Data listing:
_ _ _ _ _

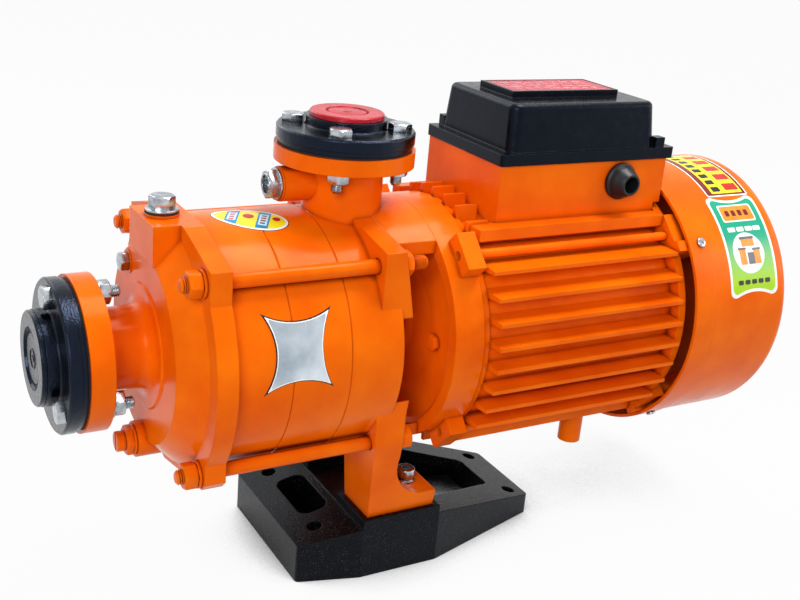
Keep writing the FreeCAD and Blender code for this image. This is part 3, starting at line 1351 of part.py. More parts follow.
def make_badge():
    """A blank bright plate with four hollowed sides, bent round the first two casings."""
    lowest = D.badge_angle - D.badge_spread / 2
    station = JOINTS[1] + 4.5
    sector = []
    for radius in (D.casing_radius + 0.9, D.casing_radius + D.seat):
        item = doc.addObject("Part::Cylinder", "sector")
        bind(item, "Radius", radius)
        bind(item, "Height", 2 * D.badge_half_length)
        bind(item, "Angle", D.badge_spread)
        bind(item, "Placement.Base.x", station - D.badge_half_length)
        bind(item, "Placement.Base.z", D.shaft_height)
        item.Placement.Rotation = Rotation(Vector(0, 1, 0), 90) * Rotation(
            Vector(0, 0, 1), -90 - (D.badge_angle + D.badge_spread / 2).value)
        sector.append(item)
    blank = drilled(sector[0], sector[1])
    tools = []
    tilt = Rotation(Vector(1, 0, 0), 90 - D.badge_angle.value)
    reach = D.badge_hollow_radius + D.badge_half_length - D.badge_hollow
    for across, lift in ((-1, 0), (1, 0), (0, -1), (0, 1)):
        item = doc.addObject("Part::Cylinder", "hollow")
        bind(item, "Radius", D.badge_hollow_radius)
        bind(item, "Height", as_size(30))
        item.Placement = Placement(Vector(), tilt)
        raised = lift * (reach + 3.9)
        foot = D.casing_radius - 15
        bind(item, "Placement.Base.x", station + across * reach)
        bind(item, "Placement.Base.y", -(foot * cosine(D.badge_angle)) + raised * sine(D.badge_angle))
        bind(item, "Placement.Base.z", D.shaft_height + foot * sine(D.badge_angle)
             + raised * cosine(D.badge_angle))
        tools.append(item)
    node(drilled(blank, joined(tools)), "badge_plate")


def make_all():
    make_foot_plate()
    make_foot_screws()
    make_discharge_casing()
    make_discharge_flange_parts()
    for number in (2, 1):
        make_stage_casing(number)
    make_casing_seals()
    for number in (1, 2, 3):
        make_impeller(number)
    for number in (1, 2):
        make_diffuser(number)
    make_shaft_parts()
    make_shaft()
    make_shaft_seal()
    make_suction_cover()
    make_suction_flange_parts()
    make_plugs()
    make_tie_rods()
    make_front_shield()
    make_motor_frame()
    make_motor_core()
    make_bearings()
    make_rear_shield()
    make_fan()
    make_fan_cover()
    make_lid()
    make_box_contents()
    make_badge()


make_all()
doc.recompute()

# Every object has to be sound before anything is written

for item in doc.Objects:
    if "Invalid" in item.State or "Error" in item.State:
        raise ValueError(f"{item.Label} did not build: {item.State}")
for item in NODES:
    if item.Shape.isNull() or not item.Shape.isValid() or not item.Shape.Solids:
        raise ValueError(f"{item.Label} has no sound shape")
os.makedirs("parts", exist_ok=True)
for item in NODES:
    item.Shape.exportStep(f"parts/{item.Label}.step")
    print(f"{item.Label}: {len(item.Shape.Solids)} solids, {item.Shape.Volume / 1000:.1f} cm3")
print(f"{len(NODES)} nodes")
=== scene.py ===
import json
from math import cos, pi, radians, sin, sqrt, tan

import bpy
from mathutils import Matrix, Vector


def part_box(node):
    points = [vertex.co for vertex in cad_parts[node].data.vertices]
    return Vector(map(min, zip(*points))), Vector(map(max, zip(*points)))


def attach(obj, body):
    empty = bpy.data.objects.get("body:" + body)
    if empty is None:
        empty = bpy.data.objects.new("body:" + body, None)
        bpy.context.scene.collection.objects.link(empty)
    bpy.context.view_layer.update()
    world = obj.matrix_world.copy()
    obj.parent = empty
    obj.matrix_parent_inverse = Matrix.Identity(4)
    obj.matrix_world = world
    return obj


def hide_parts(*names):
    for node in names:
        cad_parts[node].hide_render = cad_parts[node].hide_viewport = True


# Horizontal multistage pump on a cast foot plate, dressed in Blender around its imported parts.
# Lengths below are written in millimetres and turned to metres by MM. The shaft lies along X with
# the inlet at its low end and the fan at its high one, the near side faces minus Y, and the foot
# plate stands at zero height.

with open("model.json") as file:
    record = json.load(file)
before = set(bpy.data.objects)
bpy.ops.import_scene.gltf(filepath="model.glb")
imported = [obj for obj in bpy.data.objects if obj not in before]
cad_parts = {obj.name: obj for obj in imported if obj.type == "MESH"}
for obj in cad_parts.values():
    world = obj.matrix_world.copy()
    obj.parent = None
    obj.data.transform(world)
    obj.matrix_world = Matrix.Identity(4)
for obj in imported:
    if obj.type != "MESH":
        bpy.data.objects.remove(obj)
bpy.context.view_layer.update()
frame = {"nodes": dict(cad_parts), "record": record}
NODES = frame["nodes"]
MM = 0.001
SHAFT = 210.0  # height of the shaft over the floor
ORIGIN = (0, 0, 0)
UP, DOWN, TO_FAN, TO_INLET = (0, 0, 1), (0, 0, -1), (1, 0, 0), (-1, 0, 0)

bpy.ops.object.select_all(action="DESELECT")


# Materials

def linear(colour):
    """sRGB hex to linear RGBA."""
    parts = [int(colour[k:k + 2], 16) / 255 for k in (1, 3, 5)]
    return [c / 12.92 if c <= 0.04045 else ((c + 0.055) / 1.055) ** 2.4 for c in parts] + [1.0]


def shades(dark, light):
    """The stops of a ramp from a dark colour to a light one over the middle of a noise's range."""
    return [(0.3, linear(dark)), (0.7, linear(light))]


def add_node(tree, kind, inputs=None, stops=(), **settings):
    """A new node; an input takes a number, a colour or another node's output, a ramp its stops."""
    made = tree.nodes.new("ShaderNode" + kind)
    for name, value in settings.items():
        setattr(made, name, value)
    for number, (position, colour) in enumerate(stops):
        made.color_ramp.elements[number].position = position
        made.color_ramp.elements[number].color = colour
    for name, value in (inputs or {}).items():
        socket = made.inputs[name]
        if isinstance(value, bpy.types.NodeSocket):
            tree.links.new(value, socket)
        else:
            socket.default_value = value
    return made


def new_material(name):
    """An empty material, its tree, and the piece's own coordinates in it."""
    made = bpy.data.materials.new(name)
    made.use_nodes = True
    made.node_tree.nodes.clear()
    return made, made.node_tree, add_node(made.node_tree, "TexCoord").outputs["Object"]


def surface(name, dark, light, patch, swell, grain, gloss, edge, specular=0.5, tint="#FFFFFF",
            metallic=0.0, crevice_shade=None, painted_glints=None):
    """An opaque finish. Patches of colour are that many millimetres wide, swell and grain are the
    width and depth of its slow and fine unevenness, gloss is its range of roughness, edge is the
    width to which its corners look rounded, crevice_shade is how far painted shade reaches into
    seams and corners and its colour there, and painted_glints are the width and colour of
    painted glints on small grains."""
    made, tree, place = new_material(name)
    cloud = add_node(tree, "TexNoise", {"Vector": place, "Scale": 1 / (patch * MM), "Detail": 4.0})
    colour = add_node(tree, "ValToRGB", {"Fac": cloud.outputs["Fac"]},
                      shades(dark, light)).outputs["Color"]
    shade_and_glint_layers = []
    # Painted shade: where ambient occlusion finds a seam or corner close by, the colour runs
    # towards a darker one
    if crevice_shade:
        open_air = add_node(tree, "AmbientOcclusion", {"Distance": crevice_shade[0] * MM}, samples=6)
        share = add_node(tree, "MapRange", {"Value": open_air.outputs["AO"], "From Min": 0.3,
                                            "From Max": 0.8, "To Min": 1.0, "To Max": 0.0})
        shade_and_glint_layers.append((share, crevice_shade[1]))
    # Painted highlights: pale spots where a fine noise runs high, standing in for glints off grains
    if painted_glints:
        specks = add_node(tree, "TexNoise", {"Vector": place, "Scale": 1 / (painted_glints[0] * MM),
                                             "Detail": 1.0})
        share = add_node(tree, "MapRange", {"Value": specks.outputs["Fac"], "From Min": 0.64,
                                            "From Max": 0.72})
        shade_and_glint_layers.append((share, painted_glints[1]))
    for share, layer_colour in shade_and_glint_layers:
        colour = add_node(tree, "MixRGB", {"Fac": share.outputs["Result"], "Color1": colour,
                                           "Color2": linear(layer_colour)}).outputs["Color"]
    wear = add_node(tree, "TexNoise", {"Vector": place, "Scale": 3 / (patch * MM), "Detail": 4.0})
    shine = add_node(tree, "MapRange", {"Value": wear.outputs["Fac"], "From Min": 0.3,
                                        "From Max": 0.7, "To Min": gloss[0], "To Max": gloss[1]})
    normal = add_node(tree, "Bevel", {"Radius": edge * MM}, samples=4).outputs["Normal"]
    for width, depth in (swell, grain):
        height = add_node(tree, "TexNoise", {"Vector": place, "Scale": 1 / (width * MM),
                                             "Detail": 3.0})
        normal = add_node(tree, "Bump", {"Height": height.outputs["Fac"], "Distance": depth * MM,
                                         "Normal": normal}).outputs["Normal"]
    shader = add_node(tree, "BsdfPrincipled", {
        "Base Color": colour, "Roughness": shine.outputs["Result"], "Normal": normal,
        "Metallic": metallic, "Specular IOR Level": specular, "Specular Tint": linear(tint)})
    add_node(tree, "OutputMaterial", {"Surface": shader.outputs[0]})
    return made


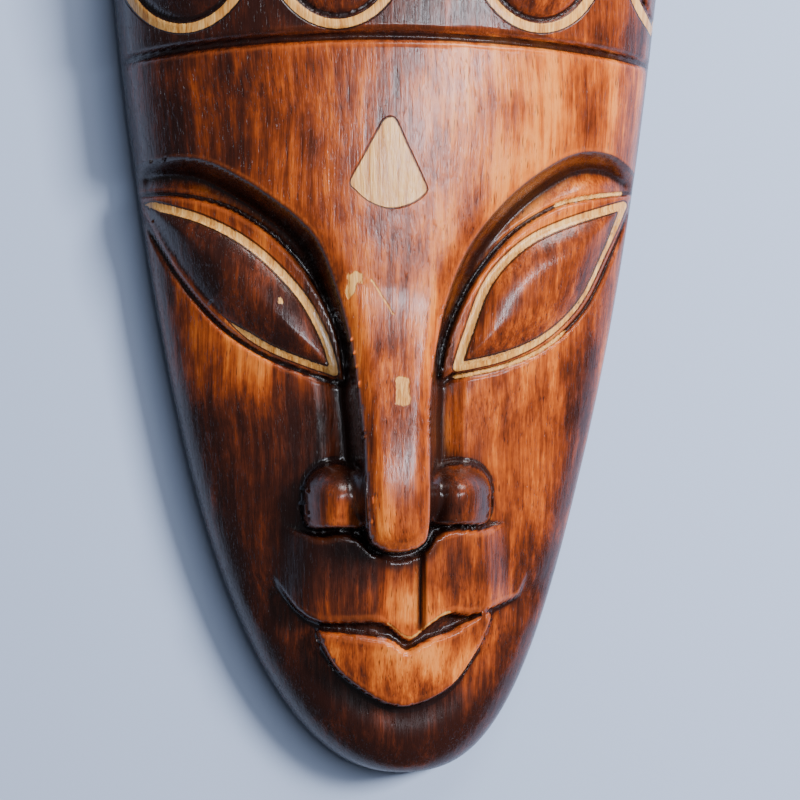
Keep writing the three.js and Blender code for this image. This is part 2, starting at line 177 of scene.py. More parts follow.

_ _ _ _ _

Keep both end lines and retype everything in the records above from the line containing "# Every object" through the line containing "obj.matrix_world = world", exactly, with nothing else.

# Every object has to be sound before anything is written

for item in doc.Objects:
    if "Invalid" in item.State or "Error" in item.State:
        raise ValueError(f"{item.Label} did not build: {item.State}")
for item in NODES:
    if item.Shape.isNull() or not item.Shape.isValid() or not item.Shape.Solids:
        raise ValueError(f"{item.Label} has no sound shape")
os.makedirs("parts", exist_ok=True)
for item in NODES:
    item.Shape.exportStep(f"parts/{item.Label}.step")
    print(f"{item.Label}: {len(item.Shape.Solids)} solids, {item.Shape.Volume / 1000:.1f} cm3")
print(f"{len(NODES)} nodes")
=== scene.py ===
import json
from math import cos, pi, radians, sin, sqrt, tan

import bpy
from mathutils import Matrix, Vector


def part_box(node):
    points = [vertex.co for vertex in cad_parts[node].data.vertices]
    return Vector(map(min, zip(*points))), Vector(map(max, zip(*points)))


def attach(obj, body):
    empty = bpy.data.objects.get("body:" + body)
    if empty is None:
        empty = bpy.data.objects.new("body:" + body, None)
        bpy.context.scene.collection.objects.link(empty)
    bpy.context.view_layer.update()
    world = obj.matrix_world.copy()
    obj.parent = empty
    obj.matrix_parent_inverse = Matrix.Identity(4)
    obj.matrix_world = world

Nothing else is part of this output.